SUPPLIED INFORMATION:

========

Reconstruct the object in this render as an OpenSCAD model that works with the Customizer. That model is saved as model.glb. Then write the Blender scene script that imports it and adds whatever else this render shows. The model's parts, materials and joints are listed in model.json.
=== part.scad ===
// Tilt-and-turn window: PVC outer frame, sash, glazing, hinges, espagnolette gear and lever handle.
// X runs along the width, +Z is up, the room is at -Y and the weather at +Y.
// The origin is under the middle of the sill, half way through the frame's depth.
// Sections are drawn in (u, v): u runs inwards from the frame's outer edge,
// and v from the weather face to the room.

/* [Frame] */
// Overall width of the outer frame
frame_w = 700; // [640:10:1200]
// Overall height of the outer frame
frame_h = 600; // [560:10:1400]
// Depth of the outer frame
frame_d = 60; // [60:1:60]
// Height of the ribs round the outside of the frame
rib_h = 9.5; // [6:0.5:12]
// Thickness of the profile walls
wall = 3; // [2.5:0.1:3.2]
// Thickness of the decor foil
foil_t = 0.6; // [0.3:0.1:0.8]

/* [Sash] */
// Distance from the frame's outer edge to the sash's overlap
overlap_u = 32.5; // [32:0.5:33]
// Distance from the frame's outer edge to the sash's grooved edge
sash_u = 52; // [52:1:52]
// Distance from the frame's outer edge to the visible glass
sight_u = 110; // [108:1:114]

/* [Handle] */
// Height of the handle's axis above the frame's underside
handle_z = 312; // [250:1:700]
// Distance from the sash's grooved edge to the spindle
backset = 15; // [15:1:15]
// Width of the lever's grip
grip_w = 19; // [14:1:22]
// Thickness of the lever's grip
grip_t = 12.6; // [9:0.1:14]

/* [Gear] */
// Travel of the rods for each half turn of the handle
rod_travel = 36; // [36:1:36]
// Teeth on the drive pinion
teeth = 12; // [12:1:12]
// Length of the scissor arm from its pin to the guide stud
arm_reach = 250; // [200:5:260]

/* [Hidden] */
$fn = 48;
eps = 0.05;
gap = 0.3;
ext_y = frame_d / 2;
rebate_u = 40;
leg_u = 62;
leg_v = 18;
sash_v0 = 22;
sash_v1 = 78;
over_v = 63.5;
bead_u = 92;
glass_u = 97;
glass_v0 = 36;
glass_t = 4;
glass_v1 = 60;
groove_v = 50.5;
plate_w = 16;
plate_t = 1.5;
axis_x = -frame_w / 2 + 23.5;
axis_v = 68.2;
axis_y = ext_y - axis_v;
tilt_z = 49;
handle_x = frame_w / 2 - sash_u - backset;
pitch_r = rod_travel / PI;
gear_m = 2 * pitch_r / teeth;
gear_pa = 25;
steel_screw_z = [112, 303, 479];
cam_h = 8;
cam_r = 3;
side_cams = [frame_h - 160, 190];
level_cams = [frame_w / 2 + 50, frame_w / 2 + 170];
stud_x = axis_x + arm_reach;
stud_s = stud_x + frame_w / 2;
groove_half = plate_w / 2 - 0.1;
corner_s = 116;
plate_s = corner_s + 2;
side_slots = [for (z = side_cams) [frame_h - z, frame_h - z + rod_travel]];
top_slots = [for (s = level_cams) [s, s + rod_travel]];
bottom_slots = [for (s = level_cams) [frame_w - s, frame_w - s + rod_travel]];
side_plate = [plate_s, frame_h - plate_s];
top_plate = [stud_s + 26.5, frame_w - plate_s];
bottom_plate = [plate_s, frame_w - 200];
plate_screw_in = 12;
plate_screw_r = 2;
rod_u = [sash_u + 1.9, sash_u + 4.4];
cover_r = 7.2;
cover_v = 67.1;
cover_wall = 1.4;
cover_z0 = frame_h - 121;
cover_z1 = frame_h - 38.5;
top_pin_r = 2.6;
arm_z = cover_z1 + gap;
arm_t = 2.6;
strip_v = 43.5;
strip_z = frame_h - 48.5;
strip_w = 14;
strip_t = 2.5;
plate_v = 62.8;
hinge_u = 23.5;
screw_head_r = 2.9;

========

Extract the listing in its entirety, matching it exactly.

EXERCISE RESPONSE:
Reconstruct the object in this render as an OpenSCAD model that works with the Customizer. That model is saved as model.glb. Then write the Blender scene script that imports it and adds whatever else this render shows. The model's parts, materials and joints are listed in model.json.
=== part.scad ===
// Tilt-and-turn window: PVC outer frame, sash, glazing, hinges, espagnolette gear and lever handle.
// X runs along the width, +Z is up, the room is at -Y and the weather at +Y.
// The origin is under the middle of the sill, half way through the frame's depth.
// Sections are drawn in (u, v): u runs inwards from the frame's outer edge,
// and v from the weather face to the room.

/* [Frame] */
// Overall width of the outer frame
frame_w = 700; // [640:10:1200]
// Overall height of the outer frame
frame_h = 600; // [560:10:1400]
// Depth of the outer frame
frame_d = 60; // [60:1:60]
// Height of the ribs round the outside of the frame
rib_h = 9.5; // [6:0.5:12]
// Thickness of the profile walls
wall = 3; // [2.5:0.1:3.2]
// Thickness of the decor foil
foil_t = 0.6; // [0.3:0.1:0.8]

/* [Sash] */
// Distance from the frame's outer edge to the sash's overlap
overlap_u = 32.5; // [32:0.5:33]
// Distance from the frame's outer edge to the sash's grooved edge
sash_u = 52; // [52:1:52]
// Distance from the frame's outer edge to the visible glass
sight_u = 110; // [108:1:114]

/* [Handle] */
// Height of the handle's axis above the frame's underside
handle_z = 312; // [250:1:700]
// Distance from the sash's grooved edge to the spindle
backset = 15; // [15:1:15]
// Width of the lever's grip
grip_w = 19; // [14:1:22]
// Thickness of the lever's grip
grip_t = 12.6; // [9:0.1:14]

/* [Gear] */
// Travel of the rods for each half turn of the handle
rod_travel = 36; // [36:1:36]
// Teeth on the drive pinion
teeth = 12; // [12:1:12]
// Length of the scissor arm from its pin to the guide stud
arm_reach = 250; // [200:5:260]

/* [Hidden] */
$fn = 48;
eps = 0.05;
gap = 0.3;
ext_y = frame_d / 2;
rebate_u = 40;
leg_u = 62;
leg_v = 18;
sash_v0 = 22;
sash_v1 = 78;
over_v = 63.5;
bead_u = 92;
glass_u = 97;
glass_v0 = 36;
glass_t = 4;
glass_v1 = 60;
groove_v = 50.5;
plate_w = 16;
plate_t = 1.5;
axis_x = -frame_w / 2 + 23.5;
axis_v = 68.2;
axis_y = ext_y - axis_v;
tilt_z = 49;
handle_x = frame_w / 2 - sash_u - backset;
pitch_r = rod_travel / PI;
gear_m = 2 * pitch_r / teeth;
gear_pa = 25;
steel_screw_z = [112, 303, 479];
cam_h = 8;
cam_r = 3;
side_cams = [frame_h - 160, 190];
level_cams = [frame_w / 2 + 50, frame_w / 2 + 170];
stud_x = axis_x + arm_reach;
stud_s = stud_x + frame_w / 2;
groove_half = plate_w / 2 - 0.1;
corner_s = 116;
plate_s = corner_s + 2;
side_slots = [for (z = side_cams) [frame_h - z, frame_h - z + rod_travel]];
top_slots = [for (s = level_cams) [s, s + rod_travel]];
bottom_slots = [for (s = level_cams) [frame_w - s, frame_w - s + rod_travel]];
side_plate = [plate_s, frame_h - plate_s];
top_plate = [stud_s + 26.5, frame_w - plate_s];
bottom_plate = [plate_s, frame_w - 200];
plate_screw_in = 12;
plate_screw_r = 2;
rod_u = [sash_u + 1.9, sash_u + 4.4];
cover_r = 7.2;
cover_v = 67.1;
cover_wall = 1.4;
cover_z0 = frame_h - 121;
cover_z1 = frame_h - 38.5;
top_pin_r = 2.6;
arm_z = cover_z1 + gap;
arm_t = 2.6;
strip_v = 43.5;
strip_z = frame_h - 48.5;
strip_w = 14;
strip_t = 2.5;
plate_v = 62.8;
hinge_u = 23.5;
screw_head_r = 2.9;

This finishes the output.